In its May 2014 judgment, the apex court had banned Jallikatu and other such bull-related performances. Therefore, it is an odd decision by the Government of India to revive these events, since the apex court had deemed them to be illegal. However, as far as Jallikatu is concerned, there is a political context to the decision. Last month, Tamil Nadu Chief Minister Jayalalithaa had urged Prime Minister Narendra Modi to introduce a Bill which comprehensively amends certain provisions of Prevention of Cruelty to Animals Act, 1960, to enable the reintroduction of Jallikattu. In a favourable response, Union Environment Minister Prakash Javadekar had said that Jallikattu in Tamil Nadu, bullock cart race in Maharashtra and Kambala in Karnataka, among others, have been traditionally and culturally practised for centuries. The minister went on to add that the Centre respects these cultural practices, although organisers must ensure that there is no cruelty. It is an absurd position to take considering that cruelty is inherent in these events. By their very anatomy, bulls are not suited to for these events. In ensuring a spectacle, organisers are expected to push the animal through immense pain and suffering. The apex court’s position on the subject is amply clear. If culture or tradition is not in sync with the law, then the latter takes precedence. In fact just last week, the Animal Welfare Board of India (AWBI) had also advised the Environment Ministry not to overturn the apex court’s judgment. Moreover, scores of celebrities, including the award-winning film star Vidya Balan and Indian Test captain Virat Kohli, had signed a petition supporting the ban. 

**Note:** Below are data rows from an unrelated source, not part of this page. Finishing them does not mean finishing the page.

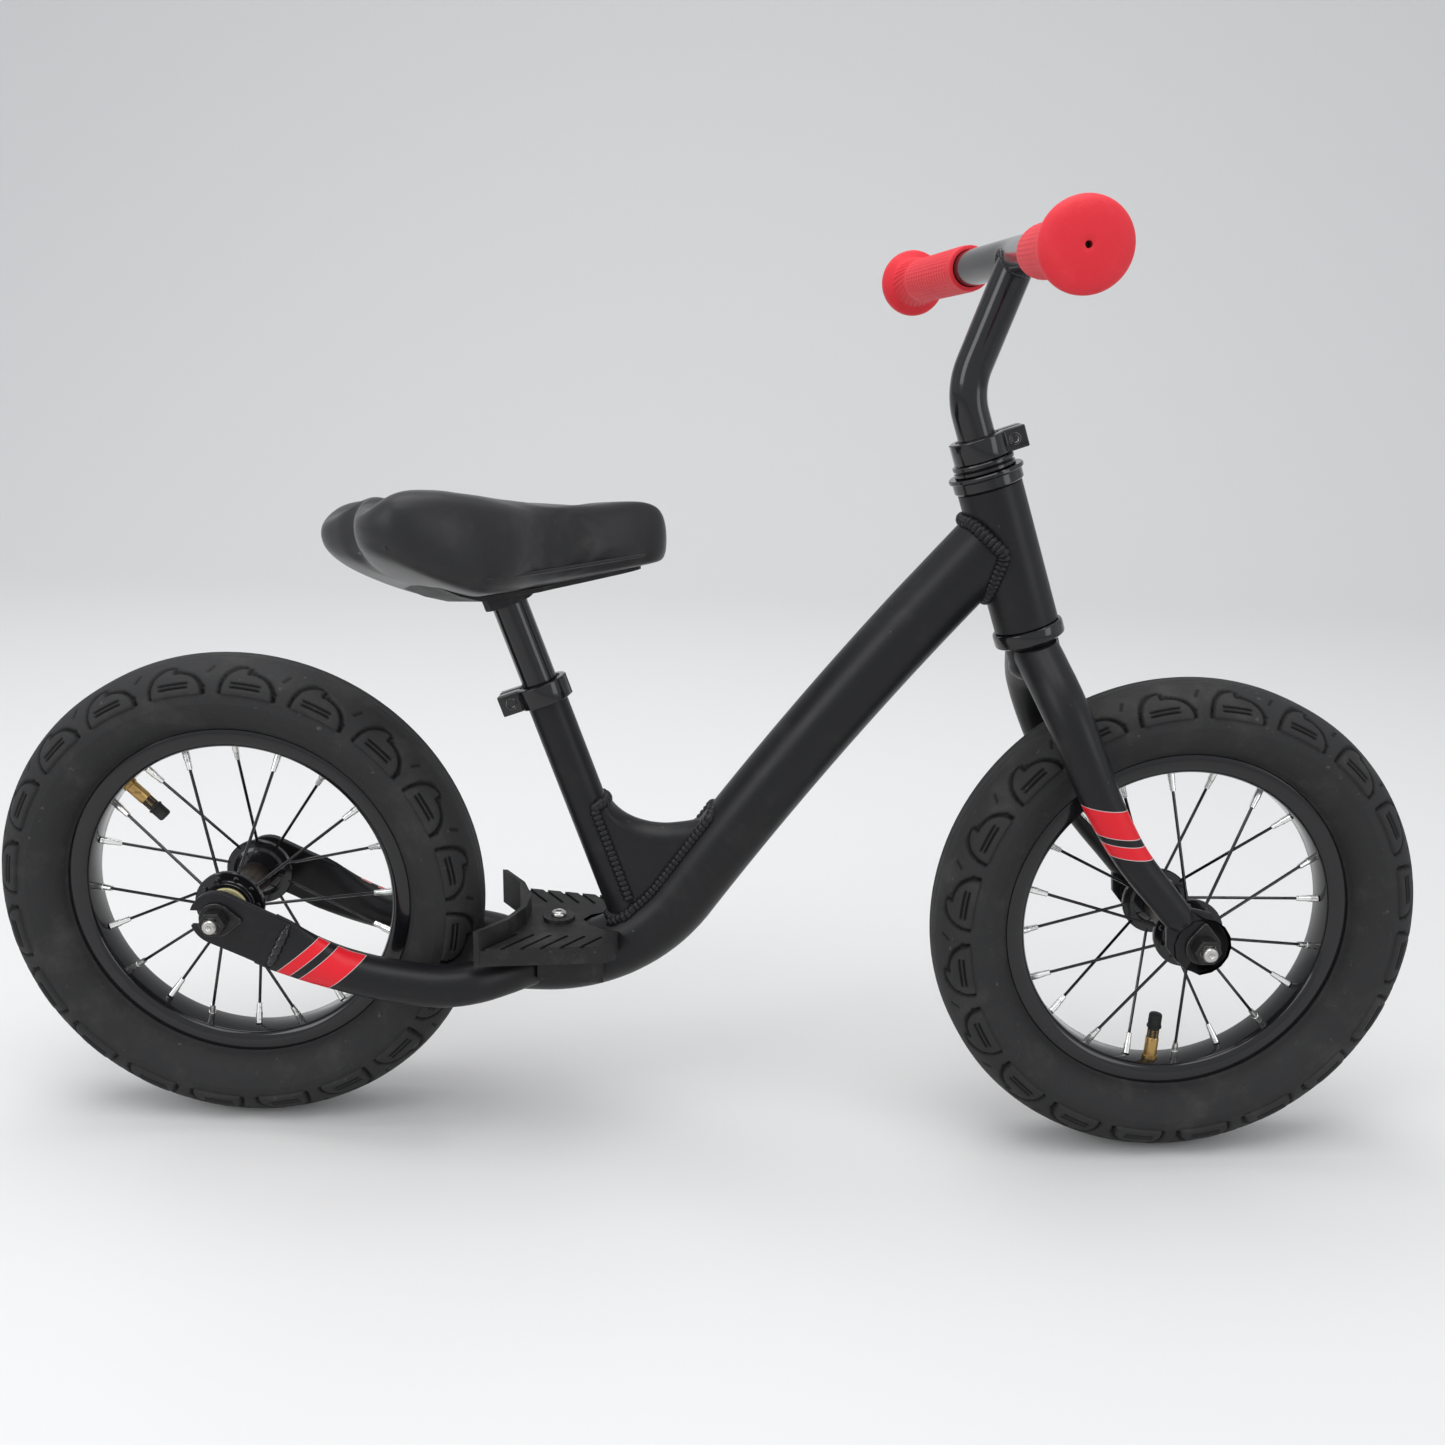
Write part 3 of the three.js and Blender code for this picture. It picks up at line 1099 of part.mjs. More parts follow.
// The front wheel stands upright, so its group undoes the head tube's tilt
const frontWheel = new THREE.Group();
frontWheel.position.set(forkRake, 0, -axleToHeadTube);
frontWheel.rotation.y = headTilt;
steeringGroup.add(frontWheel);
addWheel(frontWheel, 'front', frontValveTurn);
addAxle(frontWheel, 'front', 90);

// The part's origin is on the ground, under the middle of its bounding box
const bounds = new THREE.Box3().setFromObject(bike, true);
bike.position.set(-(bounds.min.x + bounds.max.x) / 2, -(bounds.min.y + bounds.max.y) / 2, -bounds.min.z);
const balanceBike = new THREE.Group();
balanceBike.add(bike);

export default balanceBike;
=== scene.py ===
import math

import bmesh
import bpy
import numpy as np
from mathutils import Matrix, Vector
from mathutils.geometry import interpolate_bezier


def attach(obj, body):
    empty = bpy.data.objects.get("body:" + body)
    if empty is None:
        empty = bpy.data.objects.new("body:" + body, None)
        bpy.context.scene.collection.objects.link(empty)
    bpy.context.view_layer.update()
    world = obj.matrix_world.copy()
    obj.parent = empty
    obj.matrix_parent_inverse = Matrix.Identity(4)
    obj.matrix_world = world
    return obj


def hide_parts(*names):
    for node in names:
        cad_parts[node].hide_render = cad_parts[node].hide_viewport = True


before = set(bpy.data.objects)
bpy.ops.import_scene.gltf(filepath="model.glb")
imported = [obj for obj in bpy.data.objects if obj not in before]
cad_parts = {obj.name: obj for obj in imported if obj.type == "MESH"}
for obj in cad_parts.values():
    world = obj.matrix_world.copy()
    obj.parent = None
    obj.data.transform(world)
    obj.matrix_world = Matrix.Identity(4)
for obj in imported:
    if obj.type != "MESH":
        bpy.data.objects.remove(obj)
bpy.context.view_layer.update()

# The studio: a pale floor that sweeps up into a wall behind the bike, one broad lamp overhead and two softer
# ones at the sides, and the camera standing where the photographer stood, on the bike's right side.
# Sizes in this file are millimetres from the floor under the rear axle, until a piece is placed.
WHOLE_BIKE = Matrix.Translation((-300.825, -4.696, 0))
TO_METRES = Matrix.Scale(0.001, 4)


def on_bike(x, y, z):
    return TO_METRES @ WHOLE_BIKE @ Vector((x, y, z))


def plain_material(name, colour, roughness):
    material = bpy.data.materials.new(name)
    material.use_nodes = True
    surface = material.node_tree.nodes["Principled BSDF"]
    surface.inputs["Base Color"].default_value = (*colour, 1)
    surface.inputs["Roughness"].default_value = roughness
    return material


def add_studio_sweep():
    shape = bmesh.new()
    corners = [shape.verts.new(co) for co in ((-9, -6, 0), (9, -6, 0), (9, 3.4, 0), (-9, 3.4, 0))]
    floor = shape.faces.new(corners)
    back = [edge for edge in floor.edges if all(corner.co.y > 0 for corner in edge.verts)]
    grown = bmesh.ops.extrude_edge_only(shape, edges=back)["geom"]
    bmesh.ops.translate(shape, vec=(0, 0, 6), verts=[g for g in grown if isinstance(g, bmesh.types.BMVert)])
    bmesh.ops.bevel(shape, geom=back, offset=1.6, offset_type="OFFSET", segments=24, profile=0.5, affect="EDGES",
                    material=-1)
    for face in shape.faces:
        face.smooth = True
    mesh = bpy.data.meshes.new("studio_sweep")
    shape.to_mesh(mesh)
    shape.free()
    sweep = bpy.data.objects.new("studio_sweep", mesh)
    bpy.context.scene.collection.objects.link(sweep)
    mesh.materials.append(plain_material("studio_paper", (0.66, 0.658, 0.65), 0.9))


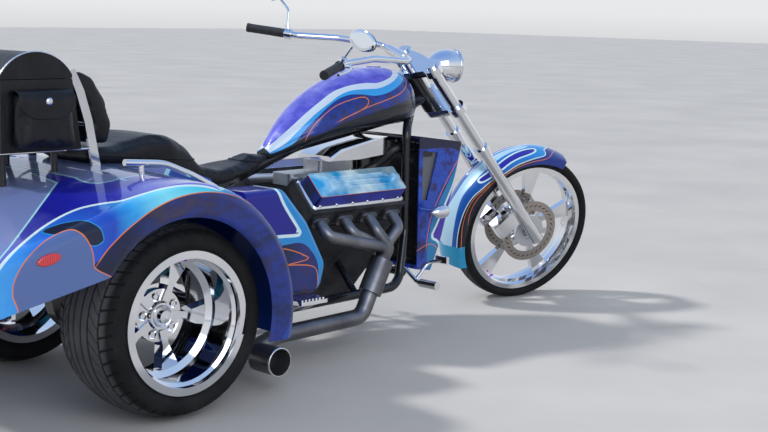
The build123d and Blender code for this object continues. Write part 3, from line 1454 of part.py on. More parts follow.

However, there is the matter of politics. As far as Jalikattu is concerned, assembly elections in Tamil Nadu are scheduled to take place later this year. Therefore, it is only natural that political parties in the state are eyeing various vote banks. It seems as if the ruling Bharatiya Janata Party (BJP) at the Centre believes that by promoting the sport, it can establish an electoral foothold in the state. However, it would be unfair to pin the blame only on the BJP. The ruling AIADMK in Tamil Nadu and their regional rivals, including the DMK and PMK, have welcomed the Centre’s position on the matter. In a Facebook post on December 17, DMK treasurer M.K. Stalin wrote, “If the Centre and state don’t take steps for removing the ban and hold Jallikattu during the coming Pongal festival, I will lead a struggle against this after seeking approval from (DMK President) Kalaignar (Karunanidhi).” Supporters of the event often argue that there is evidence of it in ancient scriptures.  Over the centuries, the village landlords had apparently converted this into a gallery sport and also grew sturdy bulls to participate in it. However, animal rights activist have argued that such cattle-related activities are in fact a cover for the betting and alcohol mafia that mint money during these events.